▶ [TO BE DONE]
Repeat the material below exactly, line for line.
****
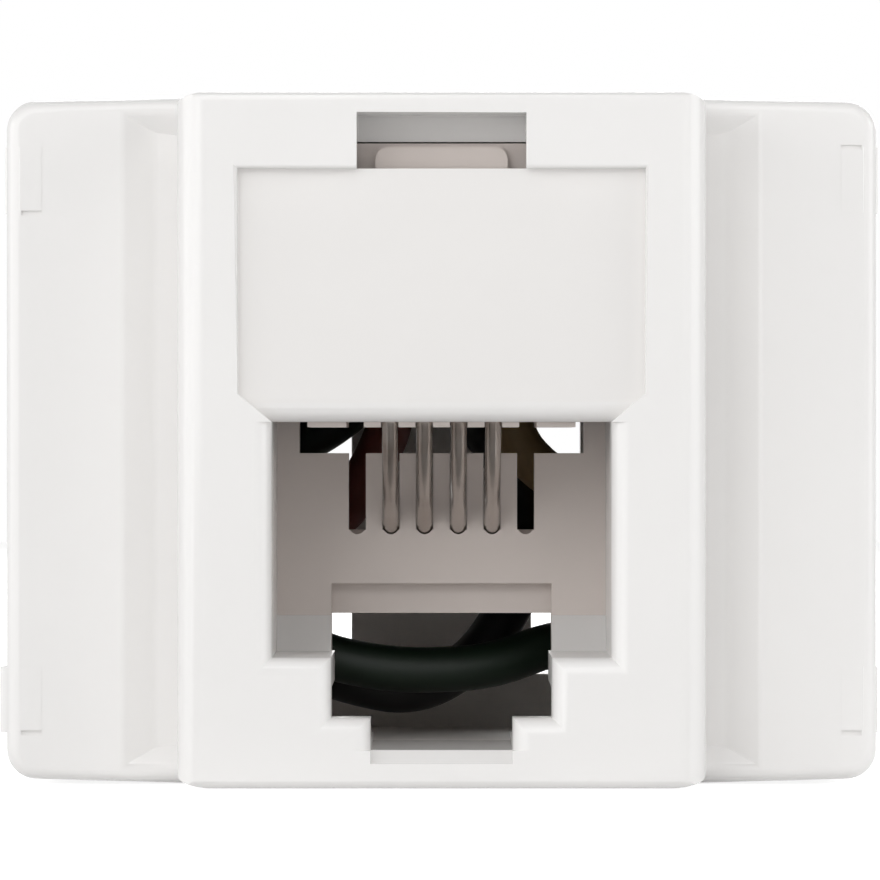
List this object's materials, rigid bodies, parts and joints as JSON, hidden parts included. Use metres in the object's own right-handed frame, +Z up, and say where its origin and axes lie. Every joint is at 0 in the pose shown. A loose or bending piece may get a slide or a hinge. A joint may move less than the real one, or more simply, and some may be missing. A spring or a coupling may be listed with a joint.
{
  "type": "telephone wall socket",
  "caption": "White snap-in telephone outlet module with a modular jack, label recess, side wings with snap lugs, and screw terminals at the back.",
  "frame": {"origin": "centre of the module's front outline, in the plane of the wings' front faces", "axes": "+X to the viewer's right, +Y back into the wall, +Z up"},
  "size_m": [0.0261, 0.022, 0.0204],
  "materials": {
    "cover_white": "satin white moulding",
    "insert_white": "satin white moulding",
    "body_white": "satin white moulding",
    "contact_metal": "plated spring wire",
    "splice_metal": "tinned",
    "lead_red": "flexible insulation",
    "lead_green": "flexible insulation",
    "lead_black": "flexible insulation",
    "lead_yellow": "flexible insulation",
    "terminal_brass": "stamped",
    "washer_steel": "zinc plated",
    "screw_steel": "zinc plated"
  },
  "bodies": {
    "root": {"front_cover": "cover_white", "jack_insert": "insert_white", "rear_body": "body_white", "contact_wire_1": "contact_metal", "contact_wire_2": "contact_metal", "contact_wire_3": "contact_metal", "contact_wire_4": "contact_metal", "splice_1": "splice_metal", "splice_2": "splice_metal", "splice_3": "splice_metal", "splice_4": "splice_metal", "lead_red": "lead_red", "lead_green": "lead_green", "lead_black": "lead_black", "lead_yellow": "lead_yellow", "terminal_plate_1": "terminal_brass", "terminal_plate_2": "terminal_brass", "terminal_plate_3": "terminal_brass", "terminal_plate_4": "terminal_brass", "clamp_washer_1": "washer_steel", "clamp_washer_2": "washer_steel", "clamp_washer_3": "washer_steel", "clamp_washer_4": "washer_steel", "terminal_screw_1": "screw_steel", "terminal_screw_2": "screw_steel", "terminal_screw_3": "screw_steel", "terminal_screw_4": "screw_steel"}
  },
  "joints": []
}
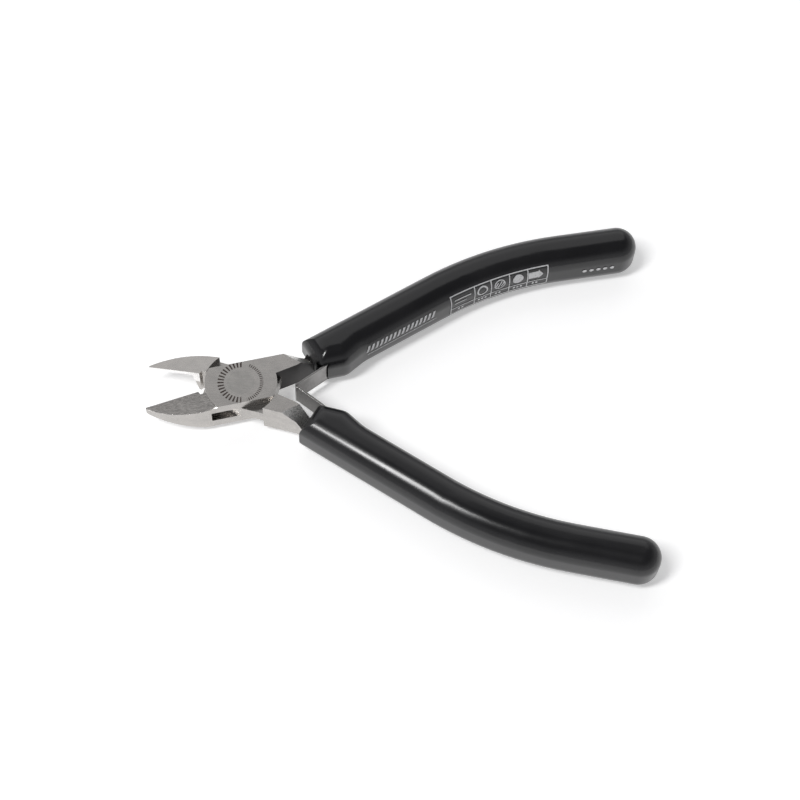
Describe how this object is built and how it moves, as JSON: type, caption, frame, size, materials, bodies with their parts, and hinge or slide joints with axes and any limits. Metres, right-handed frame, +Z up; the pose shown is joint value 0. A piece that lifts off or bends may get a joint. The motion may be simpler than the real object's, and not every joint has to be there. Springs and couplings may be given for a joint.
{
  "type": "flush cutter",
  "caption": "Small flush cutter for electronics: box-jointed steel jaws for snipping leads close to a board, two leaf springs and two dipped soft grips",
  "frame": {"origin": "on the pivot's axis, in the plane of the joint's underside", "axes": "-X towards the jaws' tips, +X towards the grips, +Z up out of the flush face as the tool lies on a bench"},
  "size_m": [0.121, 0.0962, 0.012],
  "materials": {
    "forged_steel": "satin ground faces over forged flanks",
    "ground_steel": "fine ground",
    "spring_steel": "tempered strip, lightly brushed",
    "dipped_vinyl": "smooth glossy dip coating"
  },
  "bodies": {
    "outer": {"outer_arm": "forged_steel", "pivot_rivet": "ground_steel", "outer_grip": "dipped_vinyl", "outer_spring_pin": "ground_steel"},
    "inner": {"inner_arm": "forged_steel", "inner_grip": "dipped_vinyl", "inner_spring_pin": "ground_steel"},
    "outer_leaf": {"outer_spring_leaf": "spring_steel"},
    "inner_leaf": {"inner_spring_leaf": "spring_steel"}
  },
  "joints": [
    {"name": "pivot", "type": "hinge", "parent": "outer", "child": "inner", "pos_m": [0, 0, 0.0044], "axis": [0, 0, 1], "range_deg": [0, 27.8], "stiffness_Nm_per_rad": 0.2, "springref_deg": -28.65},
    {"name": "outer_leaf_bend", "type": "hinge", "parent": "outer", "child": "outer_leaf", "pos_m": [0.02285, 0.00967, 0.0044], "axis": [0, 0, 1], "range_deg": [-16.5, 0]},
    {"name": "inner_leaf_bend", "type": "hinge", "parent": "inner", "child": "inner_leaf", "pos_m": [0.02285, -0.00967, 0.0044], "axis": [0, 0, 1], "range_deg": [0, 16.5]}
  ],
  "couplings": [
    {"joint": "outer_leaf_bend", "follows": "pivot", "ratio": -0.5755},
    {"joint": "inner_leaf_bend", "follows": "pivot", "ratio": 0.5755}
  ]
}
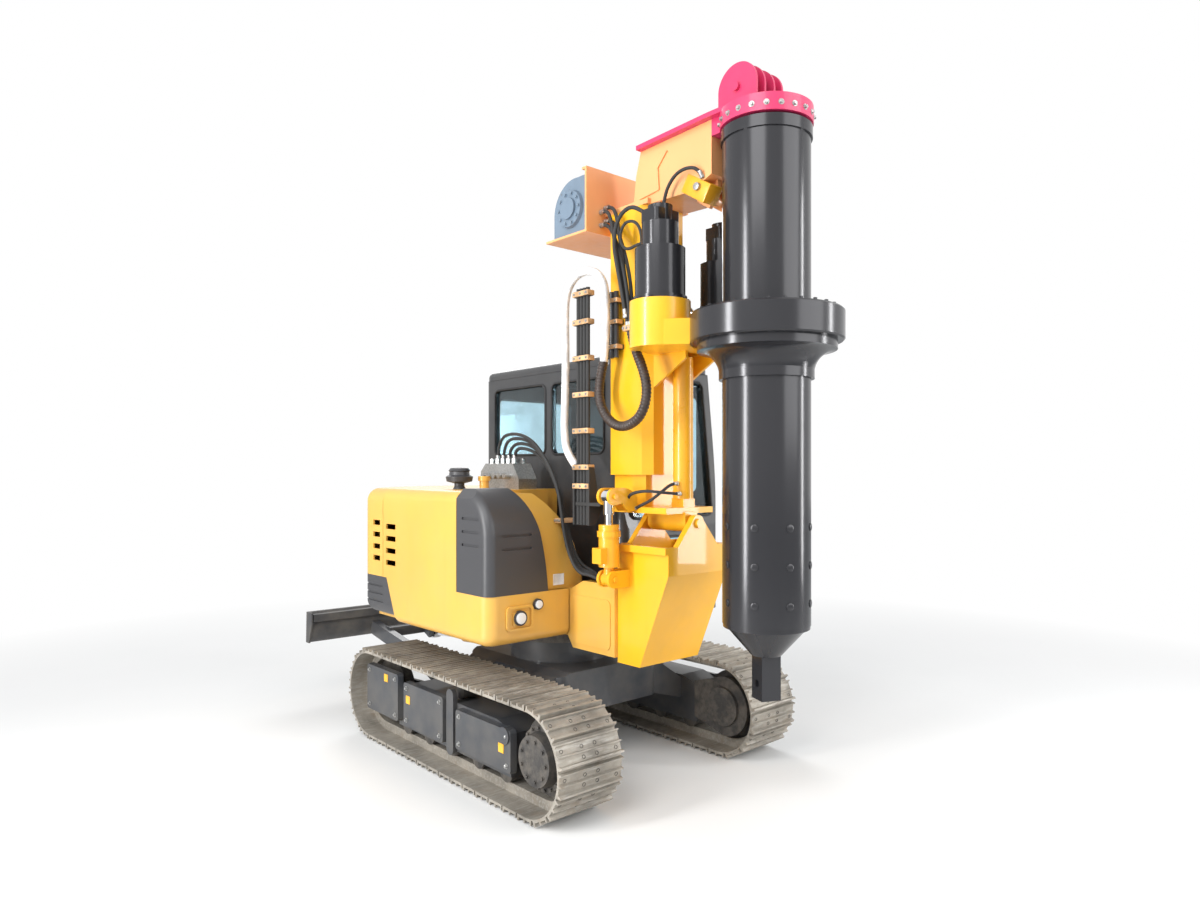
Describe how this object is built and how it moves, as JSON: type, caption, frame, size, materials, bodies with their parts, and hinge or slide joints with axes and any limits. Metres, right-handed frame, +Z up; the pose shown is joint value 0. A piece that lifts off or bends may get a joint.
****
▶ [FINAL ANSWER]
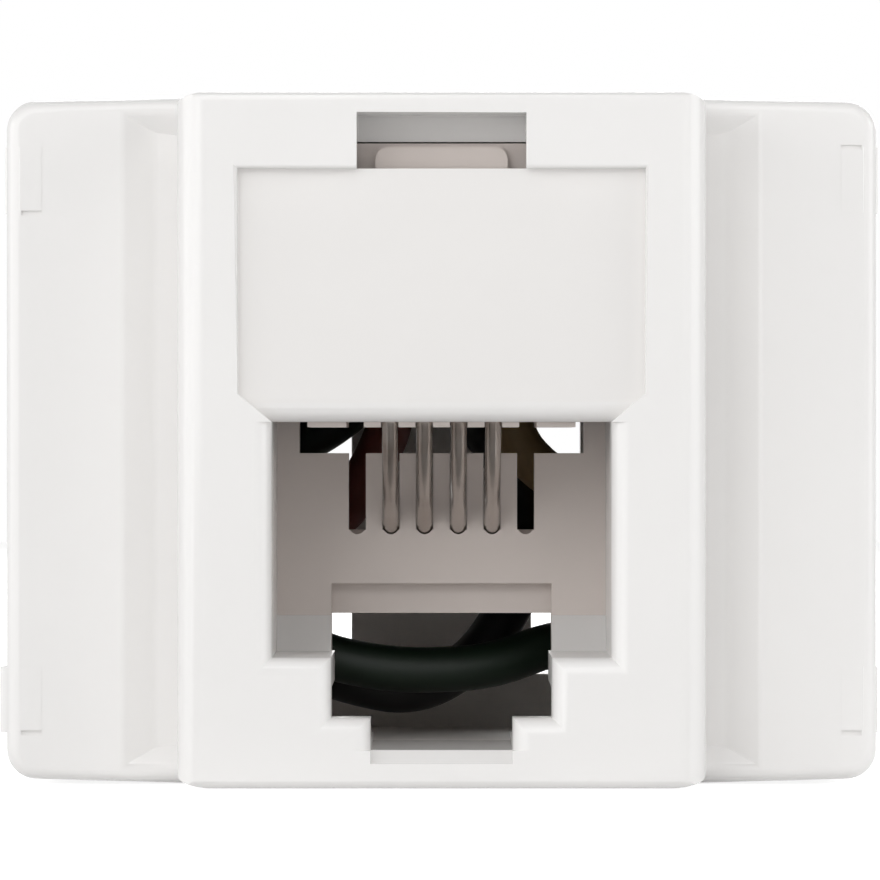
List this object's materials, rigid bodies, parts and joints as JSON, hidden parts included. Use metres in the object's own right-handed frame, +Z up, and say where its origin and axes lie. Every joint is at 0 in the pose shown. A loose or bending piece may get a slide or a hinge. A joint may move less than the real one, or more simply, and some may be missing. A spring or a coupling may be listed with a joint.
{
  "type": "telephone wall socket",
  "caption": "White snap-in telephone outlet module with a modular jack, label recess, side wings with snap lugs, and screw terminals at the back.",
  "frame": {"origin": "centre of the module's front outline, in the plane of the wings' front faces", "axes": "+X to the viewer's right, +Y back into the wall, +Z up"},
  "size_m": [0.0261, 0.022, 0.0204],
  "materials": {
    "cover_white": "satin white moulding",
    "insert_white": "satin white moulding",
    "body_white": "satin white moulding",
    "contact_metal": "plated spring wire",
    "splice_metal": "tinned",
    "lead_red": "flexible insulation",
    "lead_green": "flexible insulation",
    "lead_black": "flexible insulation",
    "lead_yellow": "flexible insulation",
    "terminal_brass": "stamped",
    "washer_steel": "zinc plated",
    "screw_steel": "zinc plated"
  },
  "bodies": {
    "root": {"front_cover": "cover_white", "jack_insert": "insert_white", "rear_body": "body_white", "contact_wire_1": "contact_metal", "contact_wire_2": "contact_metal", "contact_wire_3": "contact_metal", "contact_wire_4": "contact_metal", "splice_1": "splice_metal", "splice_2": "splice_metal", "splice_3": "splice_metal", "splice_4": "splice_metal", "lead_red": "lead_red", "lead_green": "lead_green", "lead_black": "lead_black", "lead_yellow": "lead_yellow", "terminal_plate_1": "terminal_brass", "terminal_plate_2": "terminal_brass", "terminal_plate_3": "terminal_brass", "terminal_plate_4": "terminal_brass", "clamp_washer_1": "washer_steel", "clamp_washer_2": "washer_steel", "clamp_washer_3": "washer_steel", "clamp_washer_4": "washer_steel", "terminal_screw_1": "screw_steel", "terminal_screw_2": "screw_steel", "terminal_screw_3": "screw_steel", "terminal_screw_4": "screw_steel"}
  },
  "joints": []
}
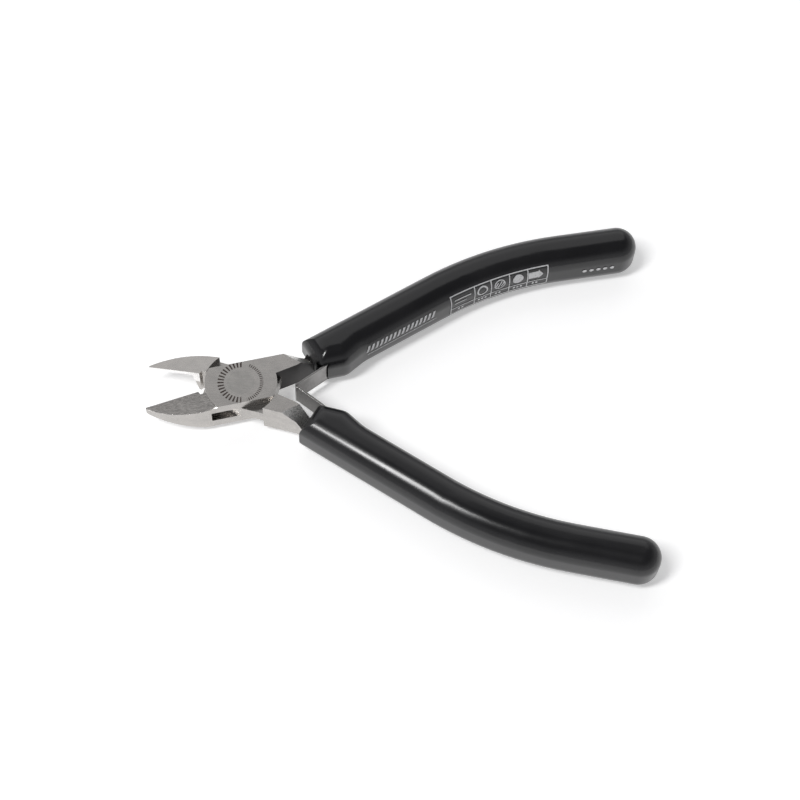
Describe how this object is built and how it moves, as JSON: type, caption, frame, size, materials, bodies with their parts, and hinge or slide joints with axes and any limits. Metres, right-handed frame, +Z up; the pose shown is joint value 0. A piece that lifts off or bends may get a joint. The motion may be simpler than the real object's, and not every joint has to be there. Springs and couplings may be given for a joint.
{
  "type": "flush cutter",
  "caption": "Small flush cutter for electronics: box-jointed steel jaws for snipping leads close to a board, two leaf springs and two dipped soft grips",
  "frame": {"origin": "on the pivot's axis, in the plane of the joint's underside", "axes": "-X towards the jaws' tips, +X towards the grips, +Z up out of the flush face as the tool lies on a bench"},
  "size_m": [0.121, 0.0962, 0.012],
  "materials": {
    "forged_steel": "satin ground faces over forged flanks",
    "ground_steel": "fine ground",
    "spring_steel": "tempered strip, lightly brushed",
    "dipped_vinyl": "smooth glossy dip coating"
  },
  "bodies": {
    "outer": {"outer_arm": "forged_steel", "pivot_rivet": "ground_steel", "outer_grip": "dipped_vinyl", "outer_spring_pin": "ground_steel"},
    "inner": {"inner_arm": "forged_steel", "inner_grip": "dipped_vinyl", "inner_spring_pin": "ground_steel"},
    "outer_leaf": {"outer_spring_leaf": "spring_steel"},
    "inner_leaf": {"inner_spring_leaf": "spring_steel"}
  },
  "joints": [
    {"name": "pivot", "type": "hinge", "parent": "outer", "child": "inner", "pos_m": [0, 0, 0.0044], "axis": [0, 0, 1], "range_deg": [0, 27.8], "stiffness_Nm_per_rad": 0.2, "springref_deg": -28.65},
    {"name": "outer_leaf_bend", "type": "hinge", "parent": "outer", "child": "outer_leaf", "pos_m": [0.02285, 0.00967, 0.0044], "axis": [0, 0, 1], "range_deg": [-16.5, 0]},
    {"name": "inner_leaf_bend", "type": "hinge", "parent": "inner", "child": "inner_leaf", "pos_m": [0.02285, -0.00967, 0.0044], "axis": [0, 0, 1], "range_deg": [0, 16.5]}
  ],
  "couplings": [
    {"joint": "outer_leaf_bend", "follows": "pivot", "ratio": -0.5755},
    {"joint": "inner_leaf_bend", "follows": "pivot", "ratio": 0.5755}
  ]
}
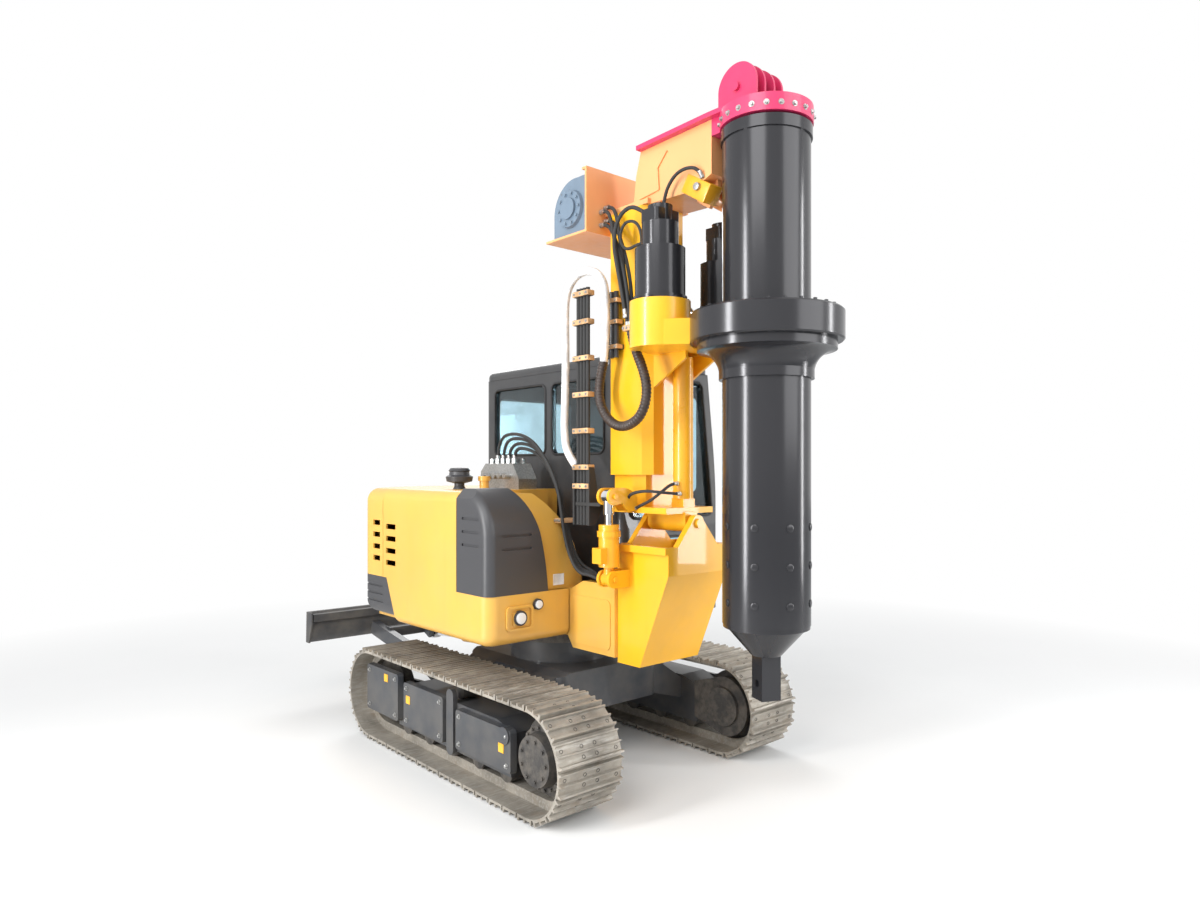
Describe how this object is built and how it moves, as JSON: type, caption, frame, size, materials, bodies with their parts, and hinge or slide joints with axes and any limits. Metres, right-handed frame, +Z up; the pose shown is joint value 0. A piece that lifts off or bends may get a joint.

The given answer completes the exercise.